Video­über­wa­chung aus dem Blumen­kasten

Etliche Anwohner und Gewerbetreibende des Hamburger Schanzenviertels staunten nicht schlecht über ein Ansinnen, das ihnen die Hamburger Polizei im Frühjahr 2009 antrug: Anlässlich zahlreicher Farbbeutelattacken und Sachbeschädigungen von Geschäftsfassaden, vornehmlich im Zusammenhang mit Protesten gegen die Aufwertung und Umstrukturierung des vormals als alternativ geltenden Stadtteils, sollten sie der Installation polizeilicher Videokameras in den Fenstern ihrer Wohnungen oder auf Balkonen zustimmen, damit die Polizei auf diese Weise das Straßenleben beobachten und aufzeichnen könne. Dieser Spähangriff sollte dazu dienen, bei etwaigen zukünftigen Sachbeschädigungen Personen auf frischer Tat zu ertappen oder jedenfalls anhand der aufgezeichneten Bilder Straftaten nachträglich zu ermitteln und Täter zu identifizieren.

Damit wäre die Maßnahme durchaus vergleichbar mit der Videoüberwachung an „Kriminalitätsschwerpunkten“ wie der Reeperbahn, diente sie doch gleichfalls der Strafverfolgungsvorsorge, d.h. der Erlangung von Beweismitteln für zukünftige Strafverfahren. Da im Schanzenviertel die Überwachung jedoch nicht offen, sondern heimlich aus Privatwohnungen erfolgen sollte, kam eine polizeirechtliche Videoüberwachung per se nicht in Betracht, so dass die Ermittler nun auf die Strafprozessordnung zurückgreifen wollten. In der Tat erlaubt § 100h StPO die Anfertigung von Videobildern ohne Wissen des Betroffenen, wenn die Erforschung des Sachverhalts auf andere Weise weniger erfolgversprechend oder erschwert wäre. Allerdings bezieht sich diese Vorschrift ausdrücklich nur auf die Aufklärung bereits begangener Straftaten und gerade nicht auf Videoüberwachung zum Zwecke zukünftiger Strafverfolgung.

Nur wenige Woche später förderte eine parlamentarische Anfrage der Bürgerschaftsabgeordneten Christiane Schneider (Die Linke) zu Tage, dass weitere staatliche Stellen in Hamburg in großem Umfang ohne gesetzliche Ermächtigung Videokameras betreiben, mit denen sie den öffentlichen Raum und Behördenräume mit Publikumsverkehr überwachen.

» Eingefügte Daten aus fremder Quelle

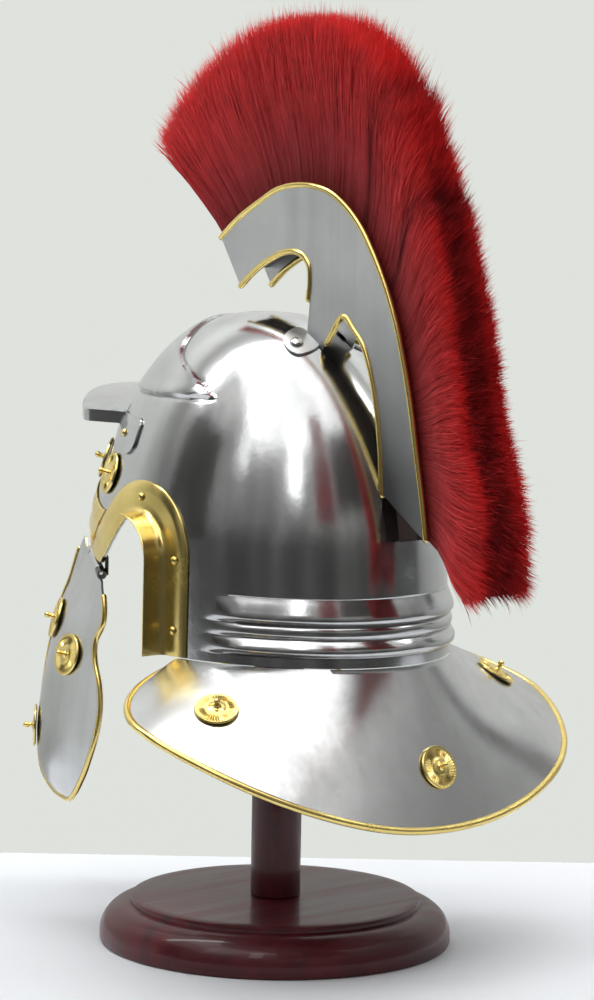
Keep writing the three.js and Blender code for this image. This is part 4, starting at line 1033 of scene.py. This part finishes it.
def build_peak():
    across = np.linspace(-1, 1, 90)
    degrees = 180 + PEAK_HALF_DEGREES * across
    z = PEAK_Z + PEAK_RISE * np.cos(math.pi / 2 * across)
    root = bowl_at(degrees, z, GAP)
    edge = peak_edge(degrees, z)
    ends = []
    for corner, wall in ((edge[0], root[0]), (edge[-1], root[-1])):
        ends.append([corner + (wall - corner) * s for s in np.linspace(0.02, 0.98, 12)])
    path = np.concatenate([ends[0][::-1], edge, ends[1]])
    roots = np.concatenate([
        [root[0] + (root[1] - root[0]) * 0.02 * (12 - i) for i in range(12)], root,
        [root[-1] + (root[-2] - root[-1]) * 0.02 * (i + 1) for i in range(12)]])
    for _ in range(5):
        path[1:-1] = (path[:-2] + 2 * path[1:-1] + path[2:]) / 4
    inward = unit((roots - path) * [1, 1, 0])
    rows = []
    for share in (0, 0.25, 0.5, 0.75, 0.92):
        rows.append(roots + (path + inward * 2.2 - roots) * share)
    for angle in np.linspace(0, math.pi / 2, 6):
        turn = path + inward * 2.2 * (1 - math.sin(angle))
        turn = turn - [0, 0, 2.2 * (1 - math.cos(angle))]
        rows.append(turn)
    for drop in (4, 6, PEAK_RIM):
        rows.append(path - [0, 0, drop])
    outer = np.array(rows)
    normals = grid_normals(outer)
    if np.mean(normals[0, :, 2]) < 0:
        normals = -normals
    inner = outer - normals * PEAK_SHEET
    share = HALF_LENGTH * crown_share(PEAK_Z)
    lug_front = HELMET_Y + share * math.cos(math.radians(180 - PEAK_HALF_DEGREES))
    corner = LUG_HEIGHT / 4
    lug = round_corners([
        (lug_front - corner, PEAK_Z), (lug_front - corner, PEAK_Z - PEAK_RIM),
        (lug_front + corner, PEAK_Z - LUG_HEIGHT),
        (lug_front + LUG_LENGTH - corner, PEAK_Z - LUG_HEIGHT),
        (lug_front + LUG_LENGTH, PEAK_Z - LUG_HEIGHT + corner),
        (lug_front + LUG_LENGTH, PEAK_Z - corner / 2),
        (lug_front + LUG_LENGTH - corner / 2, PEAK_Z)], 3)
    columns = np.linspace(0, 360, 240, endpoint=False)
    rows_low = np.linspace(250, 180, 4)
    piece = carved("peak_lugs", dome(GAP + PEAK_SHEET, 150, columns, rows_low, 60), [
        ("DIFFERENCE", dome(GAP, 140, columns, rows_low, 60)),
        ("INTERSECT", side_prism(lug, -190, 190))])
    plate = make_object("brow_peak_steel", outward(shell(outer, inner)))
    joined([plate, piece])
    dress(plate, POLISHED, "root", ["brow_peak"], 40)
    for name, side in SIDES:
        point, normal = on_bowl(lug_front + LUG_LENGTH / 2, PEAK_Z - LUG_HEIGHT / 2, side,
                                2 * GAP + PEAK_SHEET)
        head = standing(rivet_part(RIVET_RADIUS, RIVET_HEIGHT), point, normal)
        add(f"peak_rivet_{name}_brass", head, BRASS, [f"peak_rivet_{name}"])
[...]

Der Hamburger Datenschutzbeauftragte Prof. Johannes Caspar stellte fest, dass die gegenwärtige Praxis der Videoüberwachung durch öffentliche Stellen in Hamburg zu einem erheblichen Teil verfassungswidrig sei.

Stärkung der infor­ma­ti­o­nellen Selbst­be­stim­mung

In Großbritannien, dem „Mutterland der öffentlichen Videoüberwachung“, haben zahlreiche kriminologische Studien inzwischen erwiesen, dass die vielfach behauptete präventive Wirkung falsch eingeschätzt wurde. Selbst konservative Innenpolitiker kritisieren, die Labour-Regierung habe die Bürgerrechte ohne ersichtlichen Grund unterwandert. Gemessen daran, steckt die bundesdeutsche Diskussion noch in den Kinderschuhen. Gleichwohl haben die kontroversen öffentlichen Diskussionen der vergangenen Monate in Hamburg einen Raum eröffnet, parlamentarisch und außerhalb des Parlaments einer weiteren Schleifung des Grundrechts auf informationelle Selbstbestimmung entgegenzuwirken.